Why Do I Like Sad Music? Science Says Pop Songs Are Getting Sadder Over The Years & Here’s Why

What's better than listening to a moody song on a rainy day, or a tear-inducing pop ballad when you're traveling alone on the subway, during a week when you just feel off? Music has that very unique ability to help you express complicated, deep emotions that are often hard to access on your own, which I personally believe is part of the reason why we like sad music so much, and why these songs can be so dang cathartic to listen to. What's more, according to new research, apparently a lot of pop music these days is getting sadder as a whole, and, well, it kind of makes sense.

In a report recently published in the journal Royal Society Open Science, researchers at the University of California at Irvine studied 500,000 songs — all of which were released in the UK between 1985 and 2015 — breaking each of them down by their mood. According to Business Insider, the researchers found that "pop music has sonically decreased in happiness and increased in sadness." Natalia Komarova, a co-author of the study, told The Associated Press,

"Happiness" is going down, "brightness" is going down, "sadness" is going up, and at the same time, the songs are becoming more "danceable" and more "party-like."

In other words, pop music is still pop music — i.e. your favorite artists are still dropping totally dance-worthy bops left and right — but when you look a little closer beyond the catchy beats themselves, there's some surprising sadness to be found.
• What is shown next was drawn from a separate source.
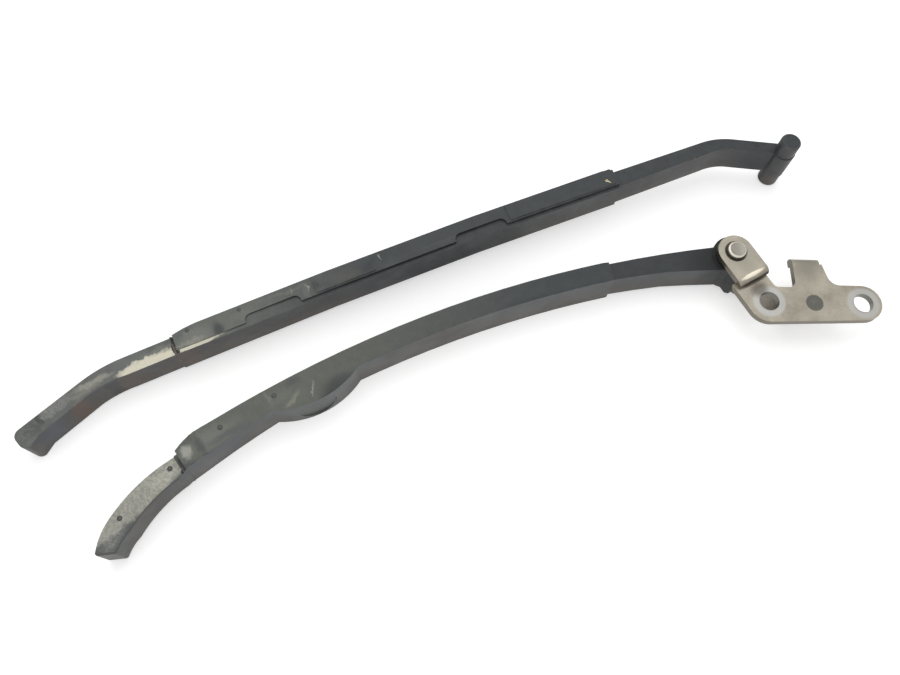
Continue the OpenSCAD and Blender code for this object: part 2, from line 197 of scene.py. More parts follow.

So what songs, exactly, are considered "sad" by the researchers' standards, and what songs are considered "happy"?

Passenger on YouTube

The Associated Press reports that hits like "Stay With Me" by Sam Smith, "Whispers" by Passenger, and "Unmissable" by Gorgon City were all found to have "a low happiness index," even though these songs clearly have still been wildly successful since they've been released. On the other end of the spectrum, the researchers' examples of "happier" songs included "Glory Days" by Bruce Springsteen, "Would I Lie Yo You?" by Eurythmics, and "Freedom" by Wham!.

Of course, not all of the songs from these different eras were just categorized by one mood or another in the study. Rather, the researchers simply found that, on a general scale, the overall "moods describing the sounds," as well as the "acoustic properties," tended to be a whole lot less "bright" than what the music industry has seen in the past.

What's really interesting about this research, though, is that, while popular, mainstream songs appear to be getting sadder across the board, this study also reports that happy, danceable songs are still topping the music charts. Komarova told The Associated Press in an email,

So it looks like, while the overall mood is becoming less happy, people seem to want to forget it all and dance.

#Relatable.

With all of this in mind, it's hard not to see a bit of a parallel between the seemingly sad vibes associated with pop music, and the increasing rates of depression in young people overall.

New research from Blue Cross Blue Shield has shown that the rates of diagnosis for major depression increased by 33 percent between 2013 and 2016, "and climbed fastest among adolescents (up 63 percent) and millennials (up 47 percent)," according to the study's press release. What's more, the research shows, women are apparently diagnosed with major depression at double the rate of men.

In the Blue Cross Blue Shield press release, experts involved in this research noted that the rise in major depression might have something to do with technology and social media. Dr. Karyn Horowitz, a psychiatrist with the Emma Pendleton Bradley Hospital in Rhode Island, explained,

It is possible that the increased rates of depression in adolescents are related to a combination of increased electronics use and sleep disruptions in already vulnerable individuals. Increased use of electronics, video games more commonly in boys and social media/texting more commonly in girls, can lead to increased conflict both within the home and with peers.

Perhaps, then, it might be a good idea to take out those headphones for a bit each day, and take some breaks from social media now and again. No one's saying you have to go cold-turkey, but if you find that scrolling makes you sad more than anything else, it might be best to reevaluate how much time you spend on social media.

Additionally, if you are feeling depressed, listening to sad music might not be the best thing to do, either. Unfortunately, according to a 2016 article in The Conversation, people who struggle with clinical depression tend to respond to music differently than others, and rather than feeling a sort of cathartic release after listening to sad music, "people with high scores in rumination reported feeling more depressed."

The bottom line is this: Depression is a serious issue in our society right now, and apparently, it's reflected in the music we all love to dance to. But more importantly, what this really shows is that, if you feel like you're struggling with mental health issues, too, you're not alone whatsoever.